Empty Carriage
Excerpt from essay by critic Amelia Crouch commissioned by Freelands Foundation
A carriage-built pram, standing mid-gallery, prompts my approach. I peer under its hood but in place of a child find an embedded screen. On-screen text entices with an opening remark from the character ‘Zoyander,’ reading: “So, you’re going to give me some questions to think about, until I’m convinced that I don’t really exist?” The viewer is then invited to direct the narrative using a hand-held games controller to select from on-screen prompts. We can, for example, instruct Zoyander to “look for the self in sensations” or “pay attention to thoughts;” we can praise them or ask them to “clarify.” Empty Carriage: an interactive self-portrait (2019) is one of three works – all at different stages of development – that Zoyander Street exhibited in the Freelands Platform exhibition. Each employs computer games technology to represent or manifest aspects of transgender experience.

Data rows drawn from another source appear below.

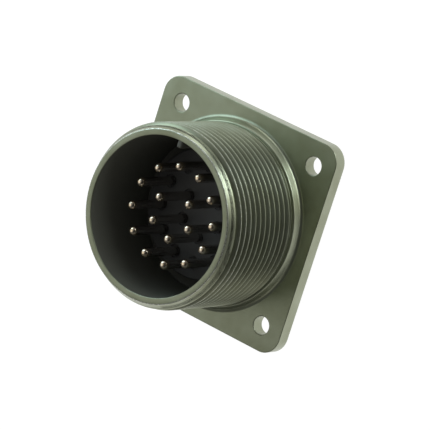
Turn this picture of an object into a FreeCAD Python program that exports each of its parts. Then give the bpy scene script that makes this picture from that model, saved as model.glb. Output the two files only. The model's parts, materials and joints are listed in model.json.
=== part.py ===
import FreeCAD, Part
import Sketcher
import math
import os
import re

# Box-mounting circular receptacle: a square four-hole flange and a threaded barrel in one shell,
# an insert in two halves, 17 male pin contacts and the ring that holds them all in.
# The origin is the centre of the flange's rear face. +Z points out of the open mouth, the way the
# mating plug leaves, and +Y points to the polarising key. Lengths are millimetres, turns degrees.

sizes = {
    # square flange; its margin runs from a hole's centre to the flange's side
    "hole_pitch": 29.36,
    "hole_diameter": 3.2,
    "flange_margin": 4.37,
    "flange_thickness": 2.6,
    "flange_corner": 3.4,
    "flange_edge_break": 0.2,
    # barrel, from the flange's front face to the rim
    "barrel_length": 19.05,
    "rim_diameter": 29.46,
    "rim_chamfer": 1.85,
    "collar_diameter": 32.1,
    "collar_height": 1.5,
    "collar_taper": 20.0,
    "collar_fillet": 0.6,
    "collar_round": 0.2,
    # coupling thread, right-handed with one start, and the relief behind it; the groove starts at its
    # height above the flange and its turn from +X
    "thread_diameter": 31.75,
    "thread_pitch": 1.411,
    "thread_depth": 0.8,
    "thread_angle": 60.0,
    "thread_root": 0.24,
    "thread_start": 2.213,
    "thread_turn": 120.0,
    "thread_overrun": 0.1,
    "relief_diameter": 30.9,
    "relief_width": 0.75,
    # mating cavity, its depths from the rim
    "bore_diameter": 27.32,
    "bore_depth": 16.2,
    "mating_depth": 13.2,
    "key_width": 1.0,
    "key_height": 1.3,
    "key_root": 0.3,
    "key_setback": 0.3,
    # web that the insert seats on, and the skirt behind the flange, which ends past the ring's groove
    "web_thickness": 1.6,
    "chamber_diameter": 25.4,
    "skirt_diameter": 28.5,
    "skirt_lip": 0.7,
    "skirt_chamfer": 0.4,
    # insert halves
    "nose_diameter": 23.0,
    "nose_chamfer": 0.3,
    "pin_recess_diameter": 2.3,
    "pin_recess_depth": 0.3,
    "front_insert_length": 4.6,
    "rear_insert_length": 4.4,
    "insert_clearance": 0.1,
    # split retaining ring
    "ring_thickness": 1.1,
    "ring_width": 1.3,
    "ring_groove_depth": 0.7,
    "ring_clearance": 0.05,
    "ring_gap": 4.0,
    # contacts
    "pin_diameter": 1.575,
    "pin_reach": 9.15,
    "tip_round": 0.65,
    "shoulder_diameter": 3.0,
    "shoulder_length": 1.2,
    "cup_diameter": 2.4,
    "cup_reach": 3.8,
    "well_diameter": 1.75,
    "well_depth": 3.6,
    "scoop_length": 1.8,
    "scoop_offset": 0.3,
    "contact_clearance": 0.05,
    # contact pattern: a ring of 12 round a ring of 5, turned from the key
    "outer_ring_diameter": 17.0,
    "inner_ring_diameter": 8.1,
    "pattern_turn": 10.0,
    "inner_upper_turn": 50.4,
    "inner_lower_turn": 112.9,
}

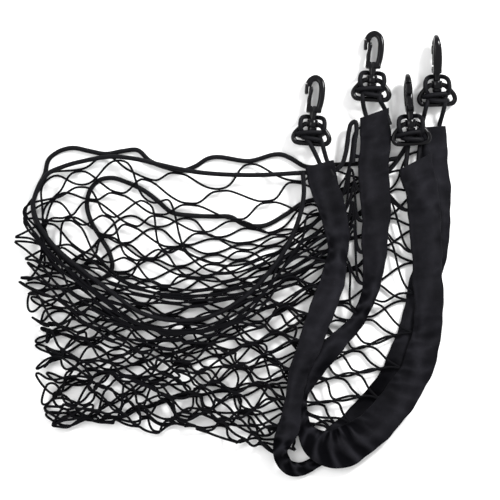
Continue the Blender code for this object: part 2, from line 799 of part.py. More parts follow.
def turned_stem(name, collection):
    """The headed stem: its profile turned about the Y axis."""
    mesh = bpy.data.meshes.new(name)
    points = [(radius * MM, 0.0, along * MM) for radius, along in STEM_PROFILE]
    mesh.from_pydata(points, [(n, n + 1) for n in range(len(points) - 1)], [])
    stem = add_object(name, mesh, collection)
    screw = stem.modifiers.new("turn", "SCREW")
    screw.steps = screw.render_steps = ROUND_SIDES
    screw.use_merge_vertices = True
    screw.merge_threshold = WELD
    return stem


def build_hook(name, frame, collection, tools):
    """Bar and nose, root block with a forked slot and its pin, and the stem, all one piece."""
    line = smooth_line([(x, y, 0.0, wide, deep) for x, y, wide, deep in BAR_ROUTE], BAR_POINTS)
    bar = add_tube(name, line[:, :3] * MM, 1.0, collection, radii=line[:, 3])
    hook = as_mesh(bar, collection, MOULDED)
    centres, depths = line[:, :2], line[:, 4] / line[:, 3]
    for vertex in hook.data.vertices:
        nearest = np.linalg.norm(centres - np.array(vertex.co[:2]) / MM, axis=1).argmin()
        vertex.co.z *= depths[nearest]
    root = add_box(f"{name}_root", ROOT_BOX, tools, EDGE_ROUNDING)
    stem = turned_stem(f"{name}_stem", tools)
    slot = add_box(f"{name}_slot", SLOT_BOX, tools)
    notch = add_box(f"{name}_notch", NOTCH_BOX, tools)
    pin = add_rod(f"{name}_pin", PIN_RADIUS, -PIN_HALF_LENGTH, PIN_HALF_LENGTH, "Z", PIN_PLACE, tools)
    steps = ((root, "UNION"), (stem, "UNION"), (slot, "DIFFERENCE"), (notch, "DIFFERENCE"), (pin, "UNION"))
    for tool, operation in steps:
        add_boolean(hook, tool, operation)
        tool.matrix_world = frame
    stem.matrix_world = frame @ Matrix.Rotation(math.radians(-90), 4, "X")
    hook.matrix_world = frame
    return hook


def build_gate(name, hook, collection, tools):
    """The sprung gate: a bar with a tongue in the hook's fork, bored for the pin."""
    gate = add_plate(name, GATE_BODY, GATE_BODY_HALF_DEPTH, collection)
    gate.data.materials.append(material_of(name, MOULDED))
    tongue = add_plate(f"{name}_tongue", GATE_TONGUE, GATE_TONGUE_HALF_DEPTH, tools)
    reach = GATE_TONGUE_HALF_DEPTH + BORE_RUN_OUT
    bore = add_rod(f"{name}_bore", GATE_BORE_RADIUS, -reach, reach, "Z", (0.0, 0.0), tools)
    for tool, operation in ((tongue, "UNION"), (bore, "DIFFERENCE")):
        add_boolean(gate, tool, operation)
    for thing in (gate, tongue, bore):
        thing.parent = hook
        thing.location = (PIN_PLACE[0] * MM, PIN_PLACE[1] * MM, 0.0)


def build_bungee(name, hook, frame, collection):
    """An elastic loop: out of the sleeve, over the ring's bar, round its sides and behind the stem."""
    knot = np.asarray(BUNGEE_KNOT)
    first, last = hook["over_bar"]
    inside = np.vstack([first, knot * (-1, 1, 1), BUNGEE_BEHIND, knot[::-1], last])
    placed_points = [np.array(frame @ Vector(point * MM)) / MM for point in inside]
    mouths = [spot(mouth) / MM for mouth in hook["mouth"]]
    line = smooth_line([mouths[0], *placed_points, mouths[1]], BUNGEE_POINTS)
    add_tube(name, line * MM, BUNGEE_RADIUS, collection, ELASTIC)


def build_all():
    for thing in list(bpy.data.objects):
        bpy.data.objects.remove(thing)
    parts = bpy.data.collections.new("cargo_net")
    tools = bpy.data.collections.new("cutters")
    for collection in (parts, tools):
        bpy.context.scene.collection.children.link(collection)
    build_sleeve("sleeve_a", SLEEVE_A, parts)
    build_sleeve("sleeve_b", SLEEVE_B, parts)
    edges = ((EDGE_1_TO_FOLD, EDGE_1_FROM_FOLD), (EDGE_2_TO_FOLD, EDGE_2_FROM_FOLD))
    for number, halves in enumerate(edges, 1):
        line = edge_cord_line(*halves, EDGE_CORD_POINTS)
        add_tube(f"edge_cord_{number}", spot(line), EDGE_CORD_RADIUS, parts, ELASTIC)
    build_net(parts)
    for number, hook in enumerate(HOOKS, 1):
        frame = placed(hook)
        swivelled = frame @ Matrix.Rotation(math.radians(hook["swivel"]), 4, "Y")
        build_ring(f"ring_{number}", frame, parts, tools)
        swivel = build_hook(f"hook_{number}", swivelled, parts, tools)
        build_gate(f"gate_{number}", swivel, parts, tools)
        build_bungee(f"bungee_{number}", hook, frame, parts)


build_all()
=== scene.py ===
# %% [markdown]
# # An elastic cargo net, folded up and laid flat
#
# The real thing is a soft envelope for a car's boot. Two fabric sleeves run down the sides of a
# knotless net, a thick elastic cord hems each open edge, and a snap hook on a bungee loop ends each
# sleeve. Here the net is folded across and along, so it lies in four layers. This lesson dresses the
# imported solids, and every surface is a function of two parameters.

import math
from collections import namedtuple

import bpy
import numpy as np
from mathutils import Matrix, Vector


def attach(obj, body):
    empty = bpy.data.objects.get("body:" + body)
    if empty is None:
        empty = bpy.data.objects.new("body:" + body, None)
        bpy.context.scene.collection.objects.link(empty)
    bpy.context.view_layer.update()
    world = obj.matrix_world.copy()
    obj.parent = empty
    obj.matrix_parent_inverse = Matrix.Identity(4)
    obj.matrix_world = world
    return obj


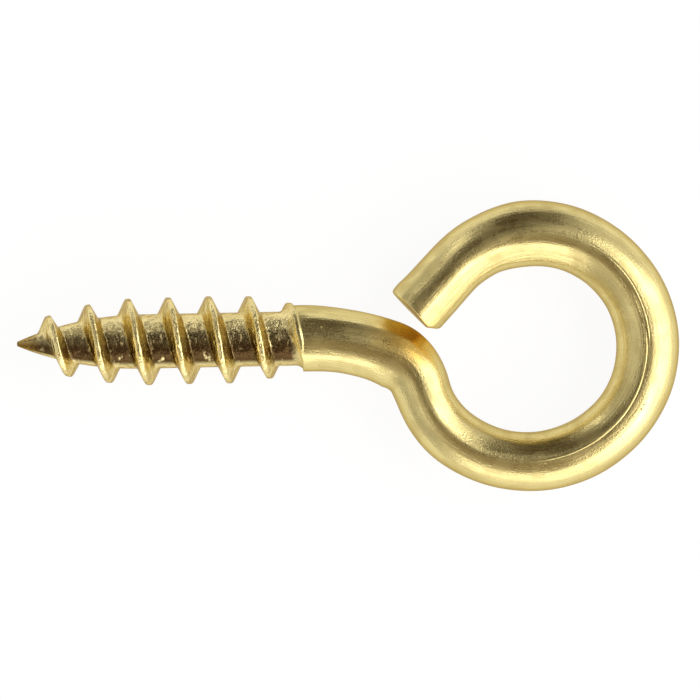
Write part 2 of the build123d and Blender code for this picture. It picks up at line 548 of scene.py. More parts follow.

Navigating the dialogue between Zoyander and a second character the ‘guide’ is a stimulating experience. Any existential crisis that could ensue as they seek, and fail to locate, ‘self’ is allayed by the intellectual pleasure of their arguments. Empty Carriage raises philosophical questions that are not overtly about trans identity. The work was informed though by Street’s personal experience of transitioning. As he explains: "on the one hand it's not about transness […] but it's about these ontological questions of identity that transness hits upon. It comes up constantly in transness." With this in mind the recurrent invitations to “check in with how Zoyander is feeling” (incongruously personal against an otherwise objective, empiricist tone) make new sense. When Zoyander relates a prior depression but states now they are “doing well,” a philosophical conundrum becomes a matter of real-world import.